**Problem:**
Copy the records below verbatim, from the first line through the line containing "soft round bulges.", inclusive, and output nothing else.

**Entries shown:**
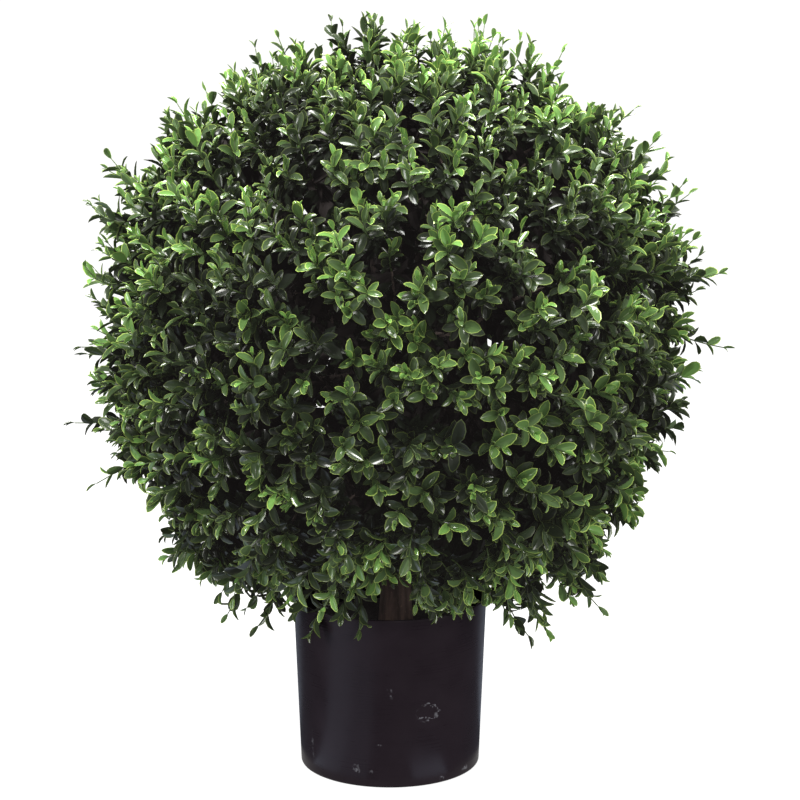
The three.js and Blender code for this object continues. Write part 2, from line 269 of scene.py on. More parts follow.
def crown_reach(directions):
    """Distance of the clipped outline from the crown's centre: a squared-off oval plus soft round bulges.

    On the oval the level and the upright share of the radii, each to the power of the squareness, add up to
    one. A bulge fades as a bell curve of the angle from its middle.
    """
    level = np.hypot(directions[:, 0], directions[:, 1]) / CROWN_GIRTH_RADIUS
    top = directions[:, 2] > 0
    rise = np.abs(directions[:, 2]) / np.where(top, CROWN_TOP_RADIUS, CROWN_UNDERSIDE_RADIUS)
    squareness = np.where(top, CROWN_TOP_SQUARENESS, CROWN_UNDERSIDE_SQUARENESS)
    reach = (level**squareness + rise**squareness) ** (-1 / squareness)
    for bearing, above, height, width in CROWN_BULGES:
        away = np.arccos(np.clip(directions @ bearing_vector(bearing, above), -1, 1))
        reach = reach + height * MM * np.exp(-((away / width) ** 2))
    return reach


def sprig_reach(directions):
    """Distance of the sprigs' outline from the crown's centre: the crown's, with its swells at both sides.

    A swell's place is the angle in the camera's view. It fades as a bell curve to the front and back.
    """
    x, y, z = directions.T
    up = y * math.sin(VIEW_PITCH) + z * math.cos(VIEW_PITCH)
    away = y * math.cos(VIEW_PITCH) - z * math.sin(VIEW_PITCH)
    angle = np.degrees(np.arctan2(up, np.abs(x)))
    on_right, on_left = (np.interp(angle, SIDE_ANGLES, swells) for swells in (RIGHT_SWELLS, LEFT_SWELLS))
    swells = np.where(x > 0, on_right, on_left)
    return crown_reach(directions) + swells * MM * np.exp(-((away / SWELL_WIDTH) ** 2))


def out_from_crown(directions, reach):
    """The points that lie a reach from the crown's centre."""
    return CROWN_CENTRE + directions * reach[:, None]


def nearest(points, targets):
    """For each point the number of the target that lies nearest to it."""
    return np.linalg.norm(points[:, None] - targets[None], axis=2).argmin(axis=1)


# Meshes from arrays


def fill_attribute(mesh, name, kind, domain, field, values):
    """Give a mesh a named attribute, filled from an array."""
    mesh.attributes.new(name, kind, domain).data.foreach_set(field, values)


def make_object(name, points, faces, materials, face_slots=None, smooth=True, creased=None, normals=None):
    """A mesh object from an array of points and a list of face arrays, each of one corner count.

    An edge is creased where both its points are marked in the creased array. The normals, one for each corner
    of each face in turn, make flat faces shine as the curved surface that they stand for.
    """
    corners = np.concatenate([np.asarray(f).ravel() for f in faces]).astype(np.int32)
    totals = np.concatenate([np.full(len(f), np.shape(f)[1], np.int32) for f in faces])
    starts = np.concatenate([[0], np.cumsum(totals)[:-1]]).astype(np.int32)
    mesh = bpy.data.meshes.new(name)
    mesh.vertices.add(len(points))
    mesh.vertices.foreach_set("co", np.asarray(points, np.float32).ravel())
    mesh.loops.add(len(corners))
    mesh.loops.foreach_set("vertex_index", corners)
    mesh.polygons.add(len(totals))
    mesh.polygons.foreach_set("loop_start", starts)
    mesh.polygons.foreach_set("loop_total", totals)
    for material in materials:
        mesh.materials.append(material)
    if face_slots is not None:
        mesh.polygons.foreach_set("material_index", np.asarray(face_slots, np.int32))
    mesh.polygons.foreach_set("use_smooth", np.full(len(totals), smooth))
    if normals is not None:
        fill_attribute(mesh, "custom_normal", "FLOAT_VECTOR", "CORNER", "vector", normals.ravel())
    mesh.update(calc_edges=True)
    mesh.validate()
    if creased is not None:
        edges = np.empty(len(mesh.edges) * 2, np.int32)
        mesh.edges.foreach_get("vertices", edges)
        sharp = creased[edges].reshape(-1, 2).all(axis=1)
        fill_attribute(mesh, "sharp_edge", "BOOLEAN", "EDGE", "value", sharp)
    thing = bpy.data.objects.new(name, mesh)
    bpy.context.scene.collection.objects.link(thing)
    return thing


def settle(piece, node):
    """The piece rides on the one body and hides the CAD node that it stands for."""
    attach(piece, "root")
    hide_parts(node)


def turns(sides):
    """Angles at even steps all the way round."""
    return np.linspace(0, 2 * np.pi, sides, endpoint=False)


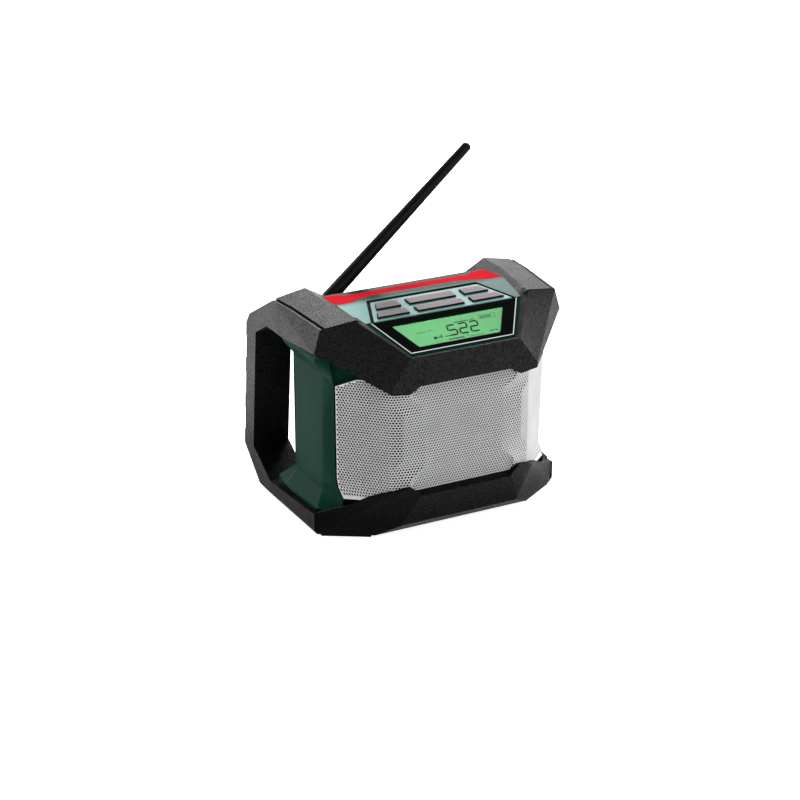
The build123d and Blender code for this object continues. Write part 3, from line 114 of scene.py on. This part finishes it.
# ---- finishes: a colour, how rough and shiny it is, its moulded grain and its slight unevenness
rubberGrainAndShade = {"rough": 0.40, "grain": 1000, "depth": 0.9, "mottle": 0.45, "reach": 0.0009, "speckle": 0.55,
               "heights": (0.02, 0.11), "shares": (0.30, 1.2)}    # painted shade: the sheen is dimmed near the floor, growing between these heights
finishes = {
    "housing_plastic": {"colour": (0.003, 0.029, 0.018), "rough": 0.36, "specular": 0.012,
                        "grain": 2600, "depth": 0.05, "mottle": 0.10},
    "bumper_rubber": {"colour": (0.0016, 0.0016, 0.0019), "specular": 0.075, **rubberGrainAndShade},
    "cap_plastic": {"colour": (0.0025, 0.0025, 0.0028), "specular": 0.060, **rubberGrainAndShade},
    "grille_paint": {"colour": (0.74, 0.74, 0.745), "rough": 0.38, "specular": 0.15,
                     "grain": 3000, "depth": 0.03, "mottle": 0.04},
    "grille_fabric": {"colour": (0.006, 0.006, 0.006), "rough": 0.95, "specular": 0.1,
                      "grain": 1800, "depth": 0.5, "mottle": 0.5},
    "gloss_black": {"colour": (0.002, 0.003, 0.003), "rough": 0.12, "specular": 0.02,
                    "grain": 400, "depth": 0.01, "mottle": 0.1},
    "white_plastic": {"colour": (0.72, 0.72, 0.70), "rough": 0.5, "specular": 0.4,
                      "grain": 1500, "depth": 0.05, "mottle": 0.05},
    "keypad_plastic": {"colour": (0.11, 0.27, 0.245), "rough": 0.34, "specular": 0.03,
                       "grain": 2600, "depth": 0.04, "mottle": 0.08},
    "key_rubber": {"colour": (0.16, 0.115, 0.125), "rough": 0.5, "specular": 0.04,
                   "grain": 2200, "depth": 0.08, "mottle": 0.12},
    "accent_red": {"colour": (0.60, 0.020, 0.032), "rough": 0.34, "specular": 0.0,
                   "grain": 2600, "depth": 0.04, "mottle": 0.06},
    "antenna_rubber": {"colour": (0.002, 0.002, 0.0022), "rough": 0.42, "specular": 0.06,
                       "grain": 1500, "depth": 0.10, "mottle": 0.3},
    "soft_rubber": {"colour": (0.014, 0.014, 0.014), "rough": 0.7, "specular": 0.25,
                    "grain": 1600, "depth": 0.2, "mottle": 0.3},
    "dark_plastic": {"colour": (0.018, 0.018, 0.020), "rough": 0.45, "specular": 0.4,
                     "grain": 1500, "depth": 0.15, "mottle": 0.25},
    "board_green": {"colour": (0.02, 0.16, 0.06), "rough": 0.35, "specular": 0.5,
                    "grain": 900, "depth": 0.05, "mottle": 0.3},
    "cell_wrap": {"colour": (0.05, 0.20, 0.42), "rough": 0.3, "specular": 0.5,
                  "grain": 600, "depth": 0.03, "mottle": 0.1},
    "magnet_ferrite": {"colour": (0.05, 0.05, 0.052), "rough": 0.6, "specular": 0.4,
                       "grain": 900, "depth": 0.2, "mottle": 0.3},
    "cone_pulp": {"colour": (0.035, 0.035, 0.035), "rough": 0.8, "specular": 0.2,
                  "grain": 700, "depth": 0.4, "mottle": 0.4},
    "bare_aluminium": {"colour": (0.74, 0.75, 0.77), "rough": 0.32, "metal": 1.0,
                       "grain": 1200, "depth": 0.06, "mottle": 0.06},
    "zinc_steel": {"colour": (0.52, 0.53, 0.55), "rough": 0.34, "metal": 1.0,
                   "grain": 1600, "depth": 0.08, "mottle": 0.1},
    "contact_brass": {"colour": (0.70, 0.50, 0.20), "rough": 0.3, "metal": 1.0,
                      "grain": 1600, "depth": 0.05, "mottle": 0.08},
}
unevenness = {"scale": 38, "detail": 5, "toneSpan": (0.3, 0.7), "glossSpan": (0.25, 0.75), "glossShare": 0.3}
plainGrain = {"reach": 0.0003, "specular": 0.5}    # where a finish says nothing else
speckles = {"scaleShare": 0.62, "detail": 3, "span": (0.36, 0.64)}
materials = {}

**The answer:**
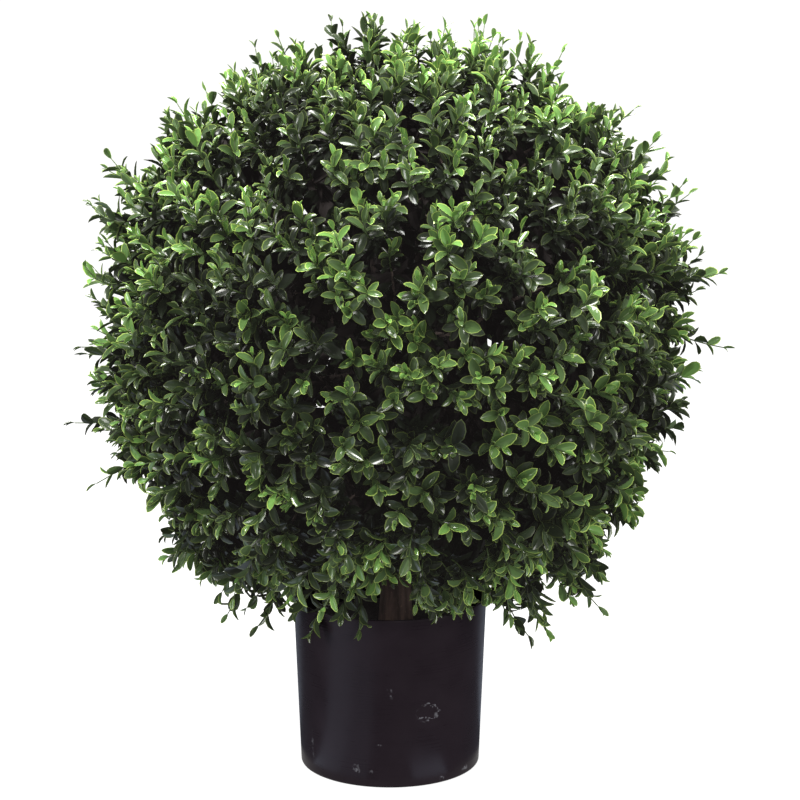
The three.js and Blender code for this object continues. Write part 2, from line 269 of scene.py on. More parts follow.
def crown_reach(directions):
    """Distance of the clipped outline from the crown's centre: a squared-off oval plus soft round bulges.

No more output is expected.